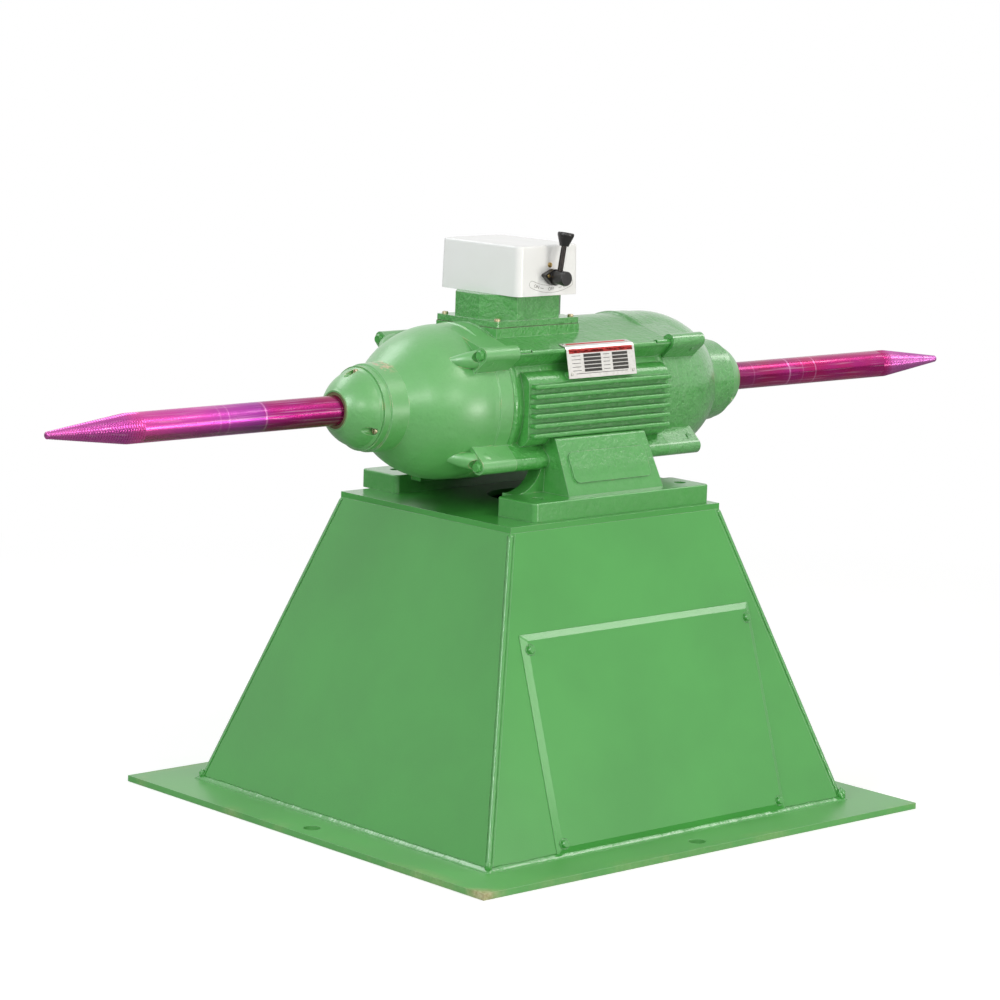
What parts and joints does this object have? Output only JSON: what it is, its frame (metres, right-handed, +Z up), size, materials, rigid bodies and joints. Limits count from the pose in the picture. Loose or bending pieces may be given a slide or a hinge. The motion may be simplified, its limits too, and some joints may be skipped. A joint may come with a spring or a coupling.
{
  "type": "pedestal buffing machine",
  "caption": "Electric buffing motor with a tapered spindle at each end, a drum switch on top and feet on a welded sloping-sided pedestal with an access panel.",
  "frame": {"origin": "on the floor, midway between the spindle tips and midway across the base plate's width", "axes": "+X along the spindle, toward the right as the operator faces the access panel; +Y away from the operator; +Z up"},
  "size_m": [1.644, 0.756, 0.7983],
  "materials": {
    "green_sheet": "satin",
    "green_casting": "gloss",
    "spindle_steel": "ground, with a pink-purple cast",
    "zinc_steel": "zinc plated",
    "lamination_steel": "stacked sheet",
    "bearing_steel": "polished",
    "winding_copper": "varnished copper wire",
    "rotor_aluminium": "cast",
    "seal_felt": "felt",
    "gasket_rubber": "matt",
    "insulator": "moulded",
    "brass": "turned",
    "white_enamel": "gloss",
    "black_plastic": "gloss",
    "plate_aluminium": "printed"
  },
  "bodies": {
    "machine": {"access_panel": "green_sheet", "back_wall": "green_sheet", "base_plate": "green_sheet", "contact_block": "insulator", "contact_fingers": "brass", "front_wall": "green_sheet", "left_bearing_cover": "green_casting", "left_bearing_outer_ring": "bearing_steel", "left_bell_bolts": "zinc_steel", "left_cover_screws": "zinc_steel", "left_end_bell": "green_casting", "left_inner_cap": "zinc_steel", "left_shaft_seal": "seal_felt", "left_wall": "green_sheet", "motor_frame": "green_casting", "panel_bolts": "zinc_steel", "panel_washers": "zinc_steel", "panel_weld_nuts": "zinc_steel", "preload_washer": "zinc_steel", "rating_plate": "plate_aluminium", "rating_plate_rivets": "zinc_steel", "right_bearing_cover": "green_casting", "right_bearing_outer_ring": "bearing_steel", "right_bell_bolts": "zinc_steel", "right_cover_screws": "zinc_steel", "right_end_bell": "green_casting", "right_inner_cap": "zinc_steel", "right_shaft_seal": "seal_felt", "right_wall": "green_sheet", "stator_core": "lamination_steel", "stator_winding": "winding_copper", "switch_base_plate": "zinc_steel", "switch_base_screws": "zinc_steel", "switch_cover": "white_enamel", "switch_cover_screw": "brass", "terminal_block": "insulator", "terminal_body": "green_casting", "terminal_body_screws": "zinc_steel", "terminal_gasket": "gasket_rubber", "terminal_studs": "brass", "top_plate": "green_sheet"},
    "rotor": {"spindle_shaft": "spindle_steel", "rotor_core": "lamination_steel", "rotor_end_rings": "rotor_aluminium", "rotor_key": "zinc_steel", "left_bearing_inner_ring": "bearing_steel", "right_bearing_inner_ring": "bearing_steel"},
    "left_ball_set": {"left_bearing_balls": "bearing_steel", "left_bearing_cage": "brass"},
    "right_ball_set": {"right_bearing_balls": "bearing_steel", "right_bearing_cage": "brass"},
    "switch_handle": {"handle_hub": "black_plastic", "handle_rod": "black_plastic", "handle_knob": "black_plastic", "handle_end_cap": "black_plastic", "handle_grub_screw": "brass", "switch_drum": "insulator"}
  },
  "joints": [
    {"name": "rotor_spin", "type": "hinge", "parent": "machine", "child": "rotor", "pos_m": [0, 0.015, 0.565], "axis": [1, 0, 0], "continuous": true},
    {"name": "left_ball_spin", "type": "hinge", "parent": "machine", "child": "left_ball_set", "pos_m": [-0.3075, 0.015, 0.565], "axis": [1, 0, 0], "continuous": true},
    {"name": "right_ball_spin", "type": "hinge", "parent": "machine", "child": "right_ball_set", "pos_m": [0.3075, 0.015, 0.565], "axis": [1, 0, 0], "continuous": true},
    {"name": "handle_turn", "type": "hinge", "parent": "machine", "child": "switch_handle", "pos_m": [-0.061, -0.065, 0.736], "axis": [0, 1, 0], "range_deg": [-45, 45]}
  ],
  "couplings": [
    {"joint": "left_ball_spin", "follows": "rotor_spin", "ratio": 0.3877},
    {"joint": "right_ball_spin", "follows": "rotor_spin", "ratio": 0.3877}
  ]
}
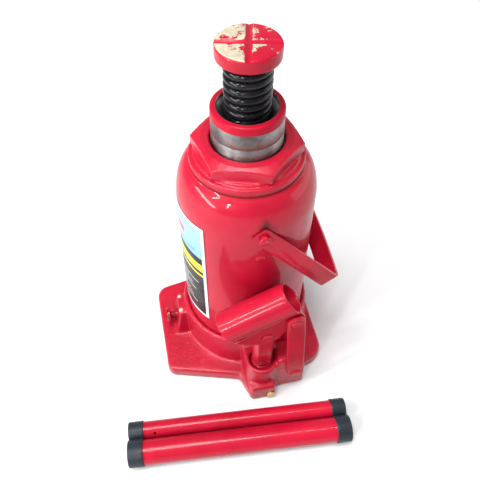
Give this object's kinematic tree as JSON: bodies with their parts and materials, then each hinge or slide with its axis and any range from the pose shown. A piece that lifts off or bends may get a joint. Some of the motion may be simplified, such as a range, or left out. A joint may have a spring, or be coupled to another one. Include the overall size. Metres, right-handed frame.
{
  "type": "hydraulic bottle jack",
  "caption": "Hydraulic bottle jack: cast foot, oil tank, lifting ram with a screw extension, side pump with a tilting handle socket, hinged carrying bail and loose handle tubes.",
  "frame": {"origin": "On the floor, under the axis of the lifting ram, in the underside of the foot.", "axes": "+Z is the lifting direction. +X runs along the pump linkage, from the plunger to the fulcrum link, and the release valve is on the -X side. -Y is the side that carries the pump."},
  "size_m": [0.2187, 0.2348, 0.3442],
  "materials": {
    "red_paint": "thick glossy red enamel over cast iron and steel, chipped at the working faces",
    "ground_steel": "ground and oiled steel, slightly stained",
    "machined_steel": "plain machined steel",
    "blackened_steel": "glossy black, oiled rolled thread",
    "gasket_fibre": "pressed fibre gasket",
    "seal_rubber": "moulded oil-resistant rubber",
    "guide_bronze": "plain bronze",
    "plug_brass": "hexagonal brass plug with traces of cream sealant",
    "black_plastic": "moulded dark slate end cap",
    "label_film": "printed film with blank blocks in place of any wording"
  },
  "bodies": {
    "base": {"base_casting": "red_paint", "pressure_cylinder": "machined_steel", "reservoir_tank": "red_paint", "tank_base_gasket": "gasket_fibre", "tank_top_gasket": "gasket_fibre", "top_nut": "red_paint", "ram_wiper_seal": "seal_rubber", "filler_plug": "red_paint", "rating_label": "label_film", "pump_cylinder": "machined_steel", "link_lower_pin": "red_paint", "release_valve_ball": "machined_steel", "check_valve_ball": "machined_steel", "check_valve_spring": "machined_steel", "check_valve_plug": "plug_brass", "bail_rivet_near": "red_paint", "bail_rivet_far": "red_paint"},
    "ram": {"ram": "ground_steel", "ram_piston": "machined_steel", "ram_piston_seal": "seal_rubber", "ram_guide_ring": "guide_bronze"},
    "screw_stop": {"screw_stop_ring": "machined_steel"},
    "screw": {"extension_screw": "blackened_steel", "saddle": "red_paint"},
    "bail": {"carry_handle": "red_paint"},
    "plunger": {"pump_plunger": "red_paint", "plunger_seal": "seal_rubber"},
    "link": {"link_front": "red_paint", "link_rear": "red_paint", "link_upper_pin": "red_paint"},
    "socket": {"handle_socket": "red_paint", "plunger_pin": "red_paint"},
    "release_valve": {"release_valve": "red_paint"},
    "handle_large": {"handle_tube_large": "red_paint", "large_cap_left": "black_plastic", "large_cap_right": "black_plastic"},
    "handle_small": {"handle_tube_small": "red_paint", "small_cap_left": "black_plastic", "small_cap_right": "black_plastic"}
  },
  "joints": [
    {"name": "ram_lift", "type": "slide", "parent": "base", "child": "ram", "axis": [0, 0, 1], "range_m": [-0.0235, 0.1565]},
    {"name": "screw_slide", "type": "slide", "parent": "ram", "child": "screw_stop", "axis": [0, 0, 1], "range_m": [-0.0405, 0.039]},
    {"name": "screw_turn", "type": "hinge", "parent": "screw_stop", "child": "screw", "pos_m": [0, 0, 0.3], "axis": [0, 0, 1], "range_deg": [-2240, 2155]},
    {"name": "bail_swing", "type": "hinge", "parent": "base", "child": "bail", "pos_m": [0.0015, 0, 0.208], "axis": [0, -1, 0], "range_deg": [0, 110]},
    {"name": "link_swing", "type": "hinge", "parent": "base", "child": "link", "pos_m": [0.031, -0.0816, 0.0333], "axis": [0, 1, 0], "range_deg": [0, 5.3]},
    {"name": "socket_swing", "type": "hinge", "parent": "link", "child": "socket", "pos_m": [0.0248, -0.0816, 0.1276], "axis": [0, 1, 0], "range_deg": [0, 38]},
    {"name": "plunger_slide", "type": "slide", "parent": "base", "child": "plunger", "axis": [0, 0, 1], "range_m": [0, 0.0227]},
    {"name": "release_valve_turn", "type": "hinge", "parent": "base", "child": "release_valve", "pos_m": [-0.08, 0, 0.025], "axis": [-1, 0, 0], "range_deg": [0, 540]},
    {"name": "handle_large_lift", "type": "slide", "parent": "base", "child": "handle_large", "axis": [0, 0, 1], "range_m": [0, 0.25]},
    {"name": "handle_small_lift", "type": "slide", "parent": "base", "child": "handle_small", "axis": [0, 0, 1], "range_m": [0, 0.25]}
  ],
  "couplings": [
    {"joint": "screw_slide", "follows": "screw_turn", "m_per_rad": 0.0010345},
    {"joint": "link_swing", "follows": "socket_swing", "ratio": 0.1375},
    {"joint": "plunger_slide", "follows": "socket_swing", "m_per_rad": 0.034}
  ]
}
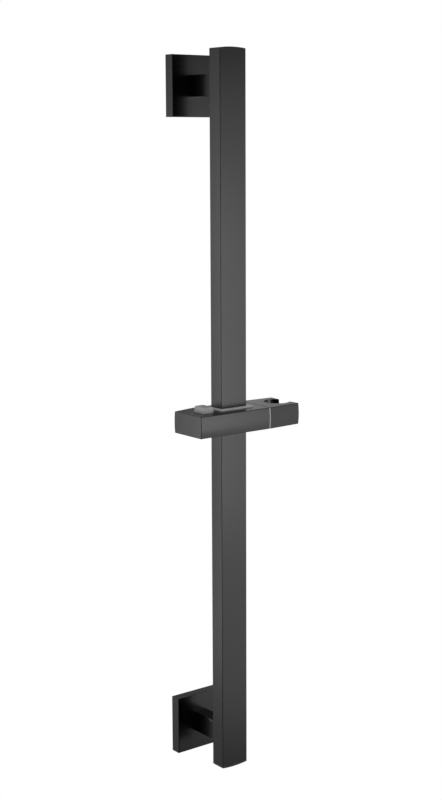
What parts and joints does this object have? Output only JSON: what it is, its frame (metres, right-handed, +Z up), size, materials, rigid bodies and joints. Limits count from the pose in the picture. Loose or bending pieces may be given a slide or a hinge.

_Task details_:
Tally up the lines holding the string "from" in this listing, and report the total alone.

_Answer below_:
5